→ YOUR INSTRUCTIONS
From the material below, list every line containing "Blender".

→ THE INPUT

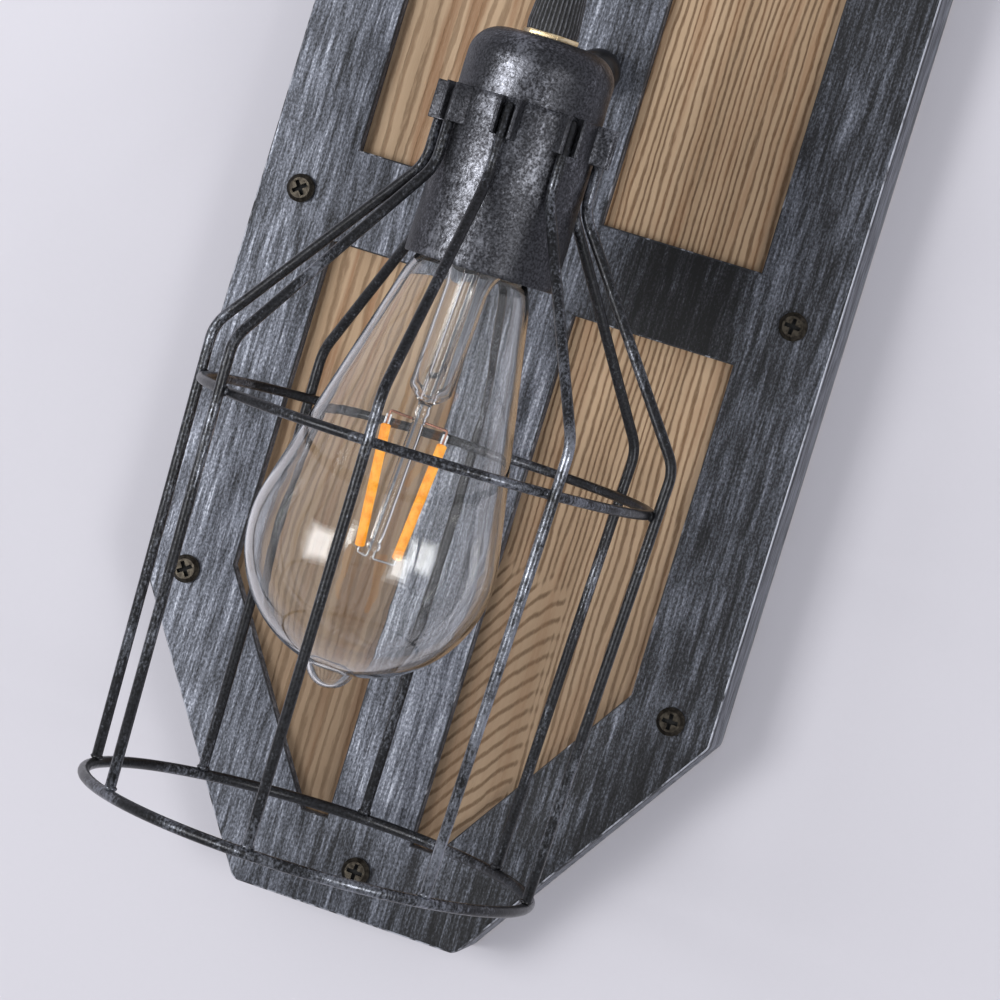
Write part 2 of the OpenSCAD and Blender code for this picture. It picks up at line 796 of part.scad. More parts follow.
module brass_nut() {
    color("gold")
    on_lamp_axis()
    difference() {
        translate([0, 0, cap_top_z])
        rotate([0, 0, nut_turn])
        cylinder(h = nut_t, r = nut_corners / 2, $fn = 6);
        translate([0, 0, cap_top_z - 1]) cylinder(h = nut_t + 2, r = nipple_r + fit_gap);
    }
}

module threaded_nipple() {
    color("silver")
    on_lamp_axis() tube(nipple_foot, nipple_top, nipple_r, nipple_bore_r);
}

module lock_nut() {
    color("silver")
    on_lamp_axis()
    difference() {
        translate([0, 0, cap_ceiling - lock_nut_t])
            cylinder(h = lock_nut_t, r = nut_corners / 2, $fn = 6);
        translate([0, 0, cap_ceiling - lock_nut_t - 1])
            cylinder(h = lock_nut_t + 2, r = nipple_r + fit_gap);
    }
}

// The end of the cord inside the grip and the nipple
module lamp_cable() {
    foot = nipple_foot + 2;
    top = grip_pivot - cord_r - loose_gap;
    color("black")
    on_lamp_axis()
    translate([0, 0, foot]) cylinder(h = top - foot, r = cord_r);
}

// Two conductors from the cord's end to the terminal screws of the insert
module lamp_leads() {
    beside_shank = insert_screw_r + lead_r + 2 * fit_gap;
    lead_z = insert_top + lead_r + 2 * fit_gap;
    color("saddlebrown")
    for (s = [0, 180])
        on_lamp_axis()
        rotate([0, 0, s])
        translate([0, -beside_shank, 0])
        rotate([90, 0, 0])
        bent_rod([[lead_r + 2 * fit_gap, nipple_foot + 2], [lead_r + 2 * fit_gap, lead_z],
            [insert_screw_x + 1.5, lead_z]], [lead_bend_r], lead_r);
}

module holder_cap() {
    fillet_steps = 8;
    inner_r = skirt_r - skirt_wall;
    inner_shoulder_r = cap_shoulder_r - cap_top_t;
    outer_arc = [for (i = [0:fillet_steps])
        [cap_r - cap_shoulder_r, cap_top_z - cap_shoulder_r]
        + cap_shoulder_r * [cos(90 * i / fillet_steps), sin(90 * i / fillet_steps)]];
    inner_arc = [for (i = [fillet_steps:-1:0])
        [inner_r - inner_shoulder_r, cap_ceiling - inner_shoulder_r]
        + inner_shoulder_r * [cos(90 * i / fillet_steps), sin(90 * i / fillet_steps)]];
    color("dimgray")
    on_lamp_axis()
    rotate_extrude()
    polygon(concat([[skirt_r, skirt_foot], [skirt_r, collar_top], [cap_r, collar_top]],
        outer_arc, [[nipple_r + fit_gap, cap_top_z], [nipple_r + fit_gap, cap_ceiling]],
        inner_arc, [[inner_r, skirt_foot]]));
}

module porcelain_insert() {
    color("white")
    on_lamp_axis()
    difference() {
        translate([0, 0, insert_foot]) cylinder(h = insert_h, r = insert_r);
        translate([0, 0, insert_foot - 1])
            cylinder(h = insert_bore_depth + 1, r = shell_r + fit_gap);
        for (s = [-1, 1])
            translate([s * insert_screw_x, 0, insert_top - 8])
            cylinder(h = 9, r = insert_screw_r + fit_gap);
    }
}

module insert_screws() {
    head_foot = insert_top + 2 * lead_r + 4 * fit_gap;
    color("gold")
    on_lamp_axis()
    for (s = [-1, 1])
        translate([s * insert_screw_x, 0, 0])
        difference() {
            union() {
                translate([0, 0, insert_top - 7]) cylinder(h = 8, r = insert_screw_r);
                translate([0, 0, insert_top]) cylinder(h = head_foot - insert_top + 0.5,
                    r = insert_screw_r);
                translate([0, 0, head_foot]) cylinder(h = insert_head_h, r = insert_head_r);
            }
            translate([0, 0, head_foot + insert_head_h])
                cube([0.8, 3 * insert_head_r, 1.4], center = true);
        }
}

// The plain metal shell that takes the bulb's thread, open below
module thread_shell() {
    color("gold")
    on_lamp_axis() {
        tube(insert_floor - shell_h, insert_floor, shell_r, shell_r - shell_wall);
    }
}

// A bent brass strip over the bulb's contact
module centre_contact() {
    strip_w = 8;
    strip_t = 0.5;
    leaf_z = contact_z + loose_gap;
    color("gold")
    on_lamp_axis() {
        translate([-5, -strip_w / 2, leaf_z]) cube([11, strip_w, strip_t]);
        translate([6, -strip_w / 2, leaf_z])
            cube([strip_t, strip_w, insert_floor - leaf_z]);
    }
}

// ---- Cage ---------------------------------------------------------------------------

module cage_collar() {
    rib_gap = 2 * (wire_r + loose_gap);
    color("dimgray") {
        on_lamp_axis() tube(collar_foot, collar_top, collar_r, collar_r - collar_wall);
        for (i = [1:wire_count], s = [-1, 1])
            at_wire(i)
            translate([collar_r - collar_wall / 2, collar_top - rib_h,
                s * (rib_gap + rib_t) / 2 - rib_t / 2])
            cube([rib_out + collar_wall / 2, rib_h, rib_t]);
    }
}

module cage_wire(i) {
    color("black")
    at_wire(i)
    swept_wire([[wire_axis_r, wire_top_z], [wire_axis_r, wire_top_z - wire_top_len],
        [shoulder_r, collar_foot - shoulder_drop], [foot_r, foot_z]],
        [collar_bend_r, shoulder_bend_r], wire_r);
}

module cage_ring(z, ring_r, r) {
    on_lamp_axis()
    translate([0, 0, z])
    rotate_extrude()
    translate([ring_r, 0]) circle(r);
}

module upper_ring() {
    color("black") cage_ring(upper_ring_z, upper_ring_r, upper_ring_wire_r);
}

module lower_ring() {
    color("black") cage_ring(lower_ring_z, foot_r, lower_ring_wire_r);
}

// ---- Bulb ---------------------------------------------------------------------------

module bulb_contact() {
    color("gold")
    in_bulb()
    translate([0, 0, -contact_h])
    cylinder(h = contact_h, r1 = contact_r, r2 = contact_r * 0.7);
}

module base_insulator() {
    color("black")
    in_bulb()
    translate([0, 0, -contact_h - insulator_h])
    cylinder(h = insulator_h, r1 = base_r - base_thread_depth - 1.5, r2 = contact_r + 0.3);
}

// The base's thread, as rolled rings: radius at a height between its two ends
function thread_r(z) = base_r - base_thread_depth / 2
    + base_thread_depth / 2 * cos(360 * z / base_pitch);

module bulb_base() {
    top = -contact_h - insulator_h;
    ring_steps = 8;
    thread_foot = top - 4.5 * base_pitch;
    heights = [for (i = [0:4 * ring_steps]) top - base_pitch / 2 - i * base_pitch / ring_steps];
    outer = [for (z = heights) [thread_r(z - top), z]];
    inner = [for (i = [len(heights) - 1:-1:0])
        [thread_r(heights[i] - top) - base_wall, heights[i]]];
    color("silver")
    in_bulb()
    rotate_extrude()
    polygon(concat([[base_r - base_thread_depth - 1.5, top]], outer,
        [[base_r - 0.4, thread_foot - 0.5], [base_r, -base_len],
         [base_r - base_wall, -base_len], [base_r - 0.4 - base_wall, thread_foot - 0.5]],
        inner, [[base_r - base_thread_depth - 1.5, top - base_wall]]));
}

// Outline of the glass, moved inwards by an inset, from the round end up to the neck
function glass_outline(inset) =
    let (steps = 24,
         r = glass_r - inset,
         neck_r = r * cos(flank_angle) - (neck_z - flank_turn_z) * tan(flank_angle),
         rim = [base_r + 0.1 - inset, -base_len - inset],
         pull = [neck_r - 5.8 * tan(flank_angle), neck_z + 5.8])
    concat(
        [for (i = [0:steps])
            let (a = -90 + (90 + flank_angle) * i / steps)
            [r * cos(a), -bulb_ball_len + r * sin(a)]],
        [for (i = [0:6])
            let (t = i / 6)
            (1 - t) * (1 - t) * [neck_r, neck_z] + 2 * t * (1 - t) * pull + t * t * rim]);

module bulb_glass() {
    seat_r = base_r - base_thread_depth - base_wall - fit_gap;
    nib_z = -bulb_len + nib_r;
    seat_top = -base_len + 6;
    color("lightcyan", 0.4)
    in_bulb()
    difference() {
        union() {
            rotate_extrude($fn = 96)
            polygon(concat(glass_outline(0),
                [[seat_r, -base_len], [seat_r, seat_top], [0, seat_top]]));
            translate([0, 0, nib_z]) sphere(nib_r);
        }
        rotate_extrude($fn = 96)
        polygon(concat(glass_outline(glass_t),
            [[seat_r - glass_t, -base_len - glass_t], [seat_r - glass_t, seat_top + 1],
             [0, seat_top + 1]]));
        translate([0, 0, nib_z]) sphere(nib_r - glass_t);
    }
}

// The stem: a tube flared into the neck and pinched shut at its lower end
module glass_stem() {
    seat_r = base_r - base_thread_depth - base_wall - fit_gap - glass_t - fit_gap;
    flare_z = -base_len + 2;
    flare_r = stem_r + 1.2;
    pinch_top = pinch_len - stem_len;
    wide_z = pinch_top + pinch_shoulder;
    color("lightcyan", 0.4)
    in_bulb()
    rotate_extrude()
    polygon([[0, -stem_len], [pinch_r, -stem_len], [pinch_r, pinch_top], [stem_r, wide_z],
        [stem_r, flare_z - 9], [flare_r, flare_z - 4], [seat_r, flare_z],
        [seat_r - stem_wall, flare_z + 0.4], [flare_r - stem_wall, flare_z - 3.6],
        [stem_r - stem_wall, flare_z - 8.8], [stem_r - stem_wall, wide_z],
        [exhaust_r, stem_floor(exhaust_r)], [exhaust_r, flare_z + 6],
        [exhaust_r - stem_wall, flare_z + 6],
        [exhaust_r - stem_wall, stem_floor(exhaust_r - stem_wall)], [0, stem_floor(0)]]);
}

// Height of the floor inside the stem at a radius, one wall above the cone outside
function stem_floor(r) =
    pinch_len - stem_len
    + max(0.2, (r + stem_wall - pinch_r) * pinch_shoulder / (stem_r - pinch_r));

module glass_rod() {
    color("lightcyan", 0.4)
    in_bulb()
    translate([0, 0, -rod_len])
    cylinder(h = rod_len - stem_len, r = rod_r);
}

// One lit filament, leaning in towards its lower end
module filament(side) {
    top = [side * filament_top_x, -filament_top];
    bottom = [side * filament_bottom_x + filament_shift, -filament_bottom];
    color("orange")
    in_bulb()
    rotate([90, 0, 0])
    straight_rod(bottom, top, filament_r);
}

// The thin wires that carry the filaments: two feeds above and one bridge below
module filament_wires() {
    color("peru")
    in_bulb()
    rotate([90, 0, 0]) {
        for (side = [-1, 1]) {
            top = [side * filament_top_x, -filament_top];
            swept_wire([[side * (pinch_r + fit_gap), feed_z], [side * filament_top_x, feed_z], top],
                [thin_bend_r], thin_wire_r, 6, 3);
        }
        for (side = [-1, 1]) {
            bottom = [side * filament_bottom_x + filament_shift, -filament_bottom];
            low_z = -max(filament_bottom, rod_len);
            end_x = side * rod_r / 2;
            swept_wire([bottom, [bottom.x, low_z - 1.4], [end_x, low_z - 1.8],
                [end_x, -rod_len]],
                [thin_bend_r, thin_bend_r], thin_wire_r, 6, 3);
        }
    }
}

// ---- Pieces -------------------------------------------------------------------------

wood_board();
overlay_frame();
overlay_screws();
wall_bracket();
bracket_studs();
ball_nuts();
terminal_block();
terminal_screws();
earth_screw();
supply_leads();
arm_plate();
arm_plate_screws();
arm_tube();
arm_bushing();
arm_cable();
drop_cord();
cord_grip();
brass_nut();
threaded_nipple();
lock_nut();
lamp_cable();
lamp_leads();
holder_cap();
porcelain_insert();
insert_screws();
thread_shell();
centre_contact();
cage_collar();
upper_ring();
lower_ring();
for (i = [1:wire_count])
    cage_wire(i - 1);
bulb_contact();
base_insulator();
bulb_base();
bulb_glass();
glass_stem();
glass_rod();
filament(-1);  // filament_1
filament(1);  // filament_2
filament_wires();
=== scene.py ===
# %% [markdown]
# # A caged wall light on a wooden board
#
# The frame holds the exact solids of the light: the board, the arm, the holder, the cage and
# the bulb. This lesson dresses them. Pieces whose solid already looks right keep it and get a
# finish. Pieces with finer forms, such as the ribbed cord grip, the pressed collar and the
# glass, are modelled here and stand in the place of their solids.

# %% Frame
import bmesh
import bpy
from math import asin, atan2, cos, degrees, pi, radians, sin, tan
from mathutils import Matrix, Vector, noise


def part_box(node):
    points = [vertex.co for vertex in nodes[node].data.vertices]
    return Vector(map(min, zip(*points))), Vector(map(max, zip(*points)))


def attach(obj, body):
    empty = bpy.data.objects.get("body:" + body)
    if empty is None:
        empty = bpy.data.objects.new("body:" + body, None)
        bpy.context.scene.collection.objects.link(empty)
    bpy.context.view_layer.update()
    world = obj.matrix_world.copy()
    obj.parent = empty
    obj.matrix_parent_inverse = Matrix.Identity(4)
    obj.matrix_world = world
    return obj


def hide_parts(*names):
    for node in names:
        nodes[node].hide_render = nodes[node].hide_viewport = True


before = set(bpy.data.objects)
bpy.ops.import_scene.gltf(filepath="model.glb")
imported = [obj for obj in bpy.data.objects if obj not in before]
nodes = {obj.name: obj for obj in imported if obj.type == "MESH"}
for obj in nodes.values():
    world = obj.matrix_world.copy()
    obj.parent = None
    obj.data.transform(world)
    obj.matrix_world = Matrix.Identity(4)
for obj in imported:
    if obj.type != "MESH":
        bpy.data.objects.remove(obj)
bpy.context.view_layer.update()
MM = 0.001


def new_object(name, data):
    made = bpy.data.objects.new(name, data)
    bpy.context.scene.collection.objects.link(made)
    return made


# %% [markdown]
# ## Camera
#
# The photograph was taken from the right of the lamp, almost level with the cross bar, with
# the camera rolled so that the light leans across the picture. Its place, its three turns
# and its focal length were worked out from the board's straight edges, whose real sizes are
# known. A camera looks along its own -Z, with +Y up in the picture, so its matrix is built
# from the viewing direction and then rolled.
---
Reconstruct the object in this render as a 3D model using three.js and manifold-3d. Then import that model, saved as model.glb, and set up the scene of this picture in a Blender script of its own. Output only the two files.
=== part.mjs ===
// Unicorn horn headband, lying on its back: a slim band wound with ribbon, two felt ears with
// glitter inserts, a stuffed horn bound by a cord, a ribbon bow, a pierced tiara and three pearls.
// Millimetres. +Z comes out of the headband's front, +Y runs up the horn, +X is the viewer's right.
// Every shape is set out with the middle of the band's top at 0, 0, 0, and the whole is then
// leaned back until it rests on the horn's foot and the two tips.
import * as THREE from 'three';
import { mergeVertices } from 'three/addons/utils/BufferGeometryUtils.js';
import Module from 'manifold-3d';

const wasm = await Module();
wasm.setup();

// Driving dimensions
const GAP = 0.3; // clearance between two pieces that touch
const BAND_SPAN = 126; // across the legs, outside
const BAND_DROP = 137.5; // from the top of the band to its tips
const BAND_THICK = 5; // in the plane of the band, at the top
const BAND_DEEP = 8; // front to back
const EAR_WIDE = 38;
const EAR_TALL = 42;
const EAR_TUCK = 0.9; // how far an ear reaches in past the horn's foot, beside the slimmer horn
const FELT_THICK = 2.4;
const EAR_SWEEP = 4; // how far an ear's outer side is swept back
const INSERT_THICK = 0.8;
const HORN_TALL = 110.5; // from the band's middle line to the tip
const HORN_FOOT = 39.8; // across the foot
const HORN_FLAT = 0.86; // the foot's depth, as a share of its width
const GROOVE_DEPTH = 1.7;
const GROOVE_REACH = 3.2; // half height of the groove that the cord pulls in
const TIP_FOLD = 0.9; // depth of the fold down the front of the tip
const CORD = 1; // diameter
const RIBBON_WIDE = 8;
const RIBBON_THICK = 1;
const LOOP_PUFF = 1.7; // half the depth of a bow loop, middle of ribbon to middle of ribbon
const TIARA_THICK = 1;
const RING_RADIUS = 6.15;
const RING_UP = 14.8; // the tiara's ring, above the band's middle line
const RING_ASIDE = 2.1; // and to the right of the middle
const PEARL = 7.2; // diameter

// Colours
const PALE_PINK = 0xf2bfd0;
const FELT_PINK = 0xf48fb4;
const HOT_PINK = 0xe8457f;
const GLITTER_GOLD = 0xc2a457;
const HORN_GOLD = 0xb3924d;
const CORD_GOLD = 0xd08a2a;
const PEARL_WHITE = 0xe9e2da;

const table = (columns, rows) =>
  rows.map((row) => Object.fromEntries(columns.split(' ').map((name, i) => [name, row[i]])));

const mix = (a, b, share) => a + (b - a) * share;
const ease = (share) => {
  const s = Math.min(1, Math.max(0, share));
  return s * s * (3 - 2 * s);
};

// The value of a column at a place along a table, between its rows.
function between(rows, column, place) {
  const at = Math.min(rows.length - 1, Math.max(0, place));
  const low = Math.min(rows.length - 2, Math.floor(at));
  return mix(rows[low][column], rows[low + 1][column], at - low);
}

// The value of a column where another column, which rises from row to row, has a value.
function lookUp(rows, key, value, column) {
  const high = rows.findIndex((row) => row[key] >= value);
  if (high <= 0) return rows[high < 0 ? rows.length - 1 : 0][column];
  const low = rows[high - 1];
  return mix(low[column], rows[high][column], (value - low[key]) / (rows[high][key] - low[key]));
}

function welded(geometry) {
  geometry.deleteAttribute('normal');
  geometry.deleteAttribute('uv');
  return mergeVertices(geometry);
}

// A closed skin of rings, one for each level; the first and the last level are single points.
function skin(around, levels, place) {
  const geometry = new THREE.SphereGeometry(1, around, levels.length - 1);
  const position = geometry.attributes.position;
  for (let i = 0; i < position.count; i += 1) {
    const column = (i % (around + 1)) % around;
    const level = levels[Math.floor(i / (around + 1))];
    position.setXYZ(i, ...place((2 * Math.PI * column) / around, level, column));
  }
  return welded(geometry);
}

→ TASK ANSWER
Write part 2 of the OpenSCAD and Blender code for this picture. It picks up at line 796 of part.scad. More parts follow.
Reconstruct the object in this render as a 3D model using three.js and manifold-3d. Then import that model, saved as model.glb, and set up the scene of this picture in a Blender script of its own. Output only the two files.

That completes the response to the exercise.